Rather than accumulating a complete message we echo as much as we have back to the client as a fragment. When we get to the end of a message we send a fragment with the
FIN bit set and the client recognises that the message is now complete.
When a new message arrives we call
JetByteTools::WebSocket::HyBi::IWebSocket::StartFragmentedMessage() and specify the message type, size of the fragment and the first data buffer. Note that in this example each fragment is sent with a single call to either
JetByteTools::WebSocket::HyBi::IWebSocket::StartFragmentedMessage() or
JetByteTools::WebSocket::HyBi::IWebSocket::StartNewFragment(), this is just a convenience for us in this example. We could send fragments in multiple pieces much like we did with the "large message API" by following the first call with subsequent calls to
JetByteTools::WebSocket::HyBi::IWebSocket::SendMessageData() and passing data buffers until the fragment is complete.

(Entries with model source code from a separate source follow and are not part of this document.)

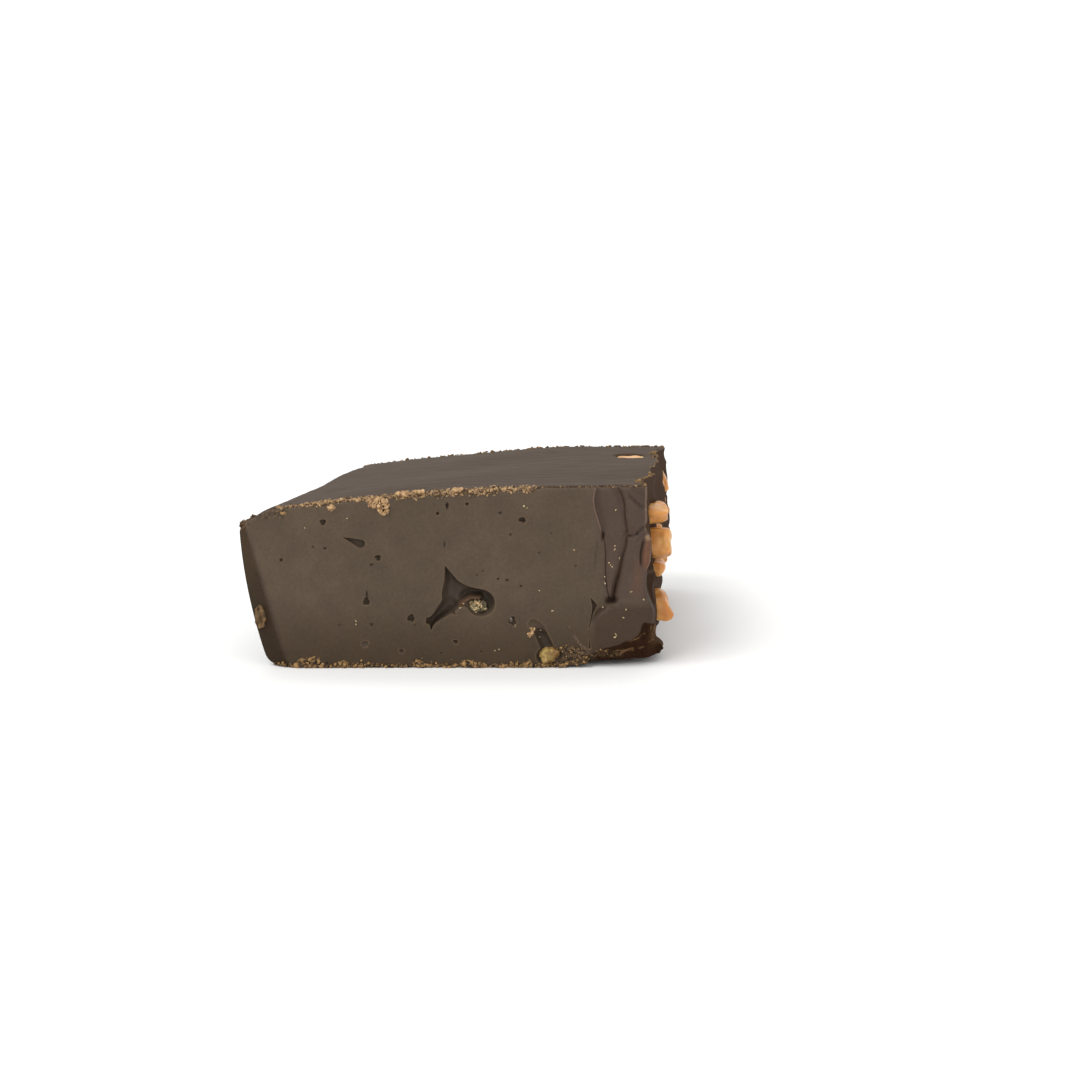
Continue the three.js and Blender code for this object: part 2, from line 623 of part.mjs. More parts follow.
function addPiece(name, manifold, finish) {
  const mesh = manifold.getMesh();
  const geometry = new THREE.BufferGeometry();
  const count = mesh.vertProperties.length / mesh.numProp;
  const position = new Float32Array(3 * count);
  for (let i = 0; i < count; i += 1) {
    for (let k = 0; k < 3; k += 1) position[3 * i + k] = mesh.vertProperties[mesh.numProp * i + k];
  }
  geometry.setAttribute('position', new THREE.BufferAttribute(position, 3));
  geometry.setIndex(Array.from(mesh.triVerts));
  geometry.computeVertexNormals();
  const piece = new THREE.Mesh(geometry, new THREE.MeshStandardMaterial(finish));
  piece.name = name;
  group.add(piece);
}

addPiece('fudge', slice, FINISH.fudge);
for (const piece of pieces) addPiece(...piece);

export default group;
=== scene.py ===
"""Looks of a slice of chocolate fudge: cast, folded, torn and knife-cut skin, crumbs, caramel and nuts."""

import json
import math

import bmesh
import bpy
import numpy as np
from bpy.props import FloatProperty, FloatVectorProperty, IntProperty, PointerProperty
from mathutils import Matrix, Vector, noise

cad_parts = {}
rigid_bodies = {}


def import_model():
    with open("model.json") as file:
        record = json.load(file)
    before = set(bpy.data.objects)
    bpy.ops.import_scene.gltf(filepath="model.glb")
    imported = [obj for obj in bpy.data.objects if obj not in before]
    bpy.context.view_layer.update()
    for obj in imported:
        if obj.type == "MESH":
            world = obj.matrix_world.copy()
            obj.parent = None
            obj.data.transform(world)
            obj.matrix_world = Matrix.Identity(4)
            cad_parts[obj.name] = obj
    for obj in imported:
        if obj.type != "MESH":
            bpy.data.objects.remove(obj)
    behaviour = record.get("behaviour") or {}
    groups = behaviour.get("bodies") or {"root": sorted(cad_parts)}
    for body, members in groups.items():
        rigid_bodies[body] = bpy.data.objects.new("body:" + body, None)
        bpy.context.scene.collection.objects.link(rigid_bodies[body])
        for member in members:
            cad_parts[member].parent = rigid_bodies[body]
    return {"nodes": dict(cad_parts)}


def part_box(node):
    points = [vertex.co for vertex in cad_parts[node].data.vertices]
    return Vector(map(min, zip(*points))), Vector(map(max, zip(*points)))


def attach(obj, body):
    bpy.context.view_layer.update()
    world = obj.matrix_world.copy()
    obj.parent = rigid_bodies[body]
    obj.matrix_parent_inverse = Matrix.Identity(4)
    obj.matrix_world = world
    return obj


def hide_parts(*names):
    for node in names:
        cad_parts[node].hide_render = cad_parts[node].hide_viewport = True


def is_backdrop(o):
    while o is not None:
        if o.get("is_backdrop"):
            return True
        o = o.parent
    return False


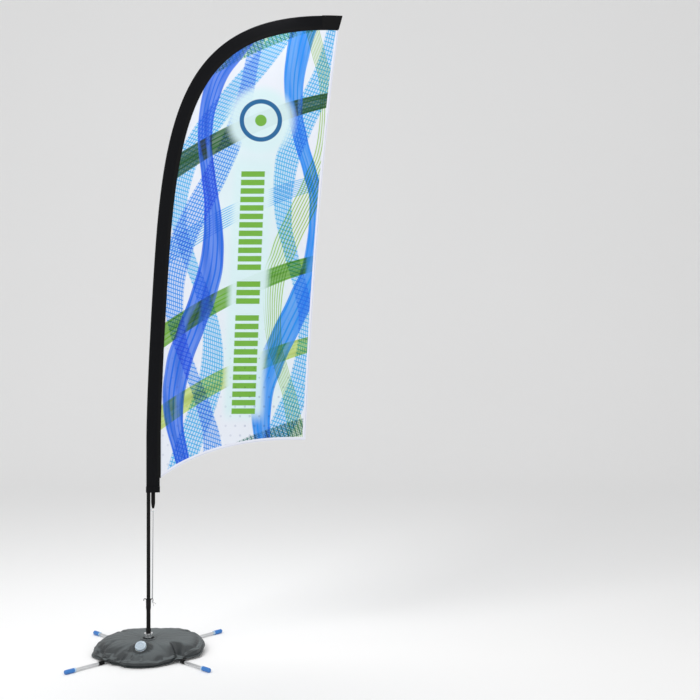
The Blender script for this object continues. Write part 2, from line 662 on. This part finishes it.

When we finally get to the end of our message we call
JetByteTools::WebSocket::HyBi::IWebSocket::StartNewFragment() one final time and pass
true for the, normally defaulted, flag to specify that this is the final fragment.
void CFragmentEchoingSocketServer::OnData(
IWebSocket &socket,
IBuffer &buffer,
const MessageType type,
const MessageStatus status,
const __int64 messageBytesOutstanding)
{
const bool echoing = ToBool(socket.GetUserData(m_userDataIndex));
if (echoing)
{
if (status == MessageStatusComplete && messageBytesOutstanding == 0)
{
socket.StartNewFragment(buffer.GetUsed(), buffer, true);
socket.SetUserData(m_userDataIndex, false);
}
else
{
socket.StartNewFragment(buffer.GetUsed(), buffer);
}
}
else
{
socket.StartFragmentedMessage(type, buffer.GetUsed(), buffer);
socket.SetUserData(m_userDataIndex, true);
}
socket.TryRead();
}
Note that both the "large message API" and the "explicit fragment API" work with both text and binary messages. This example simply restructs itself to binary messages for simplicity.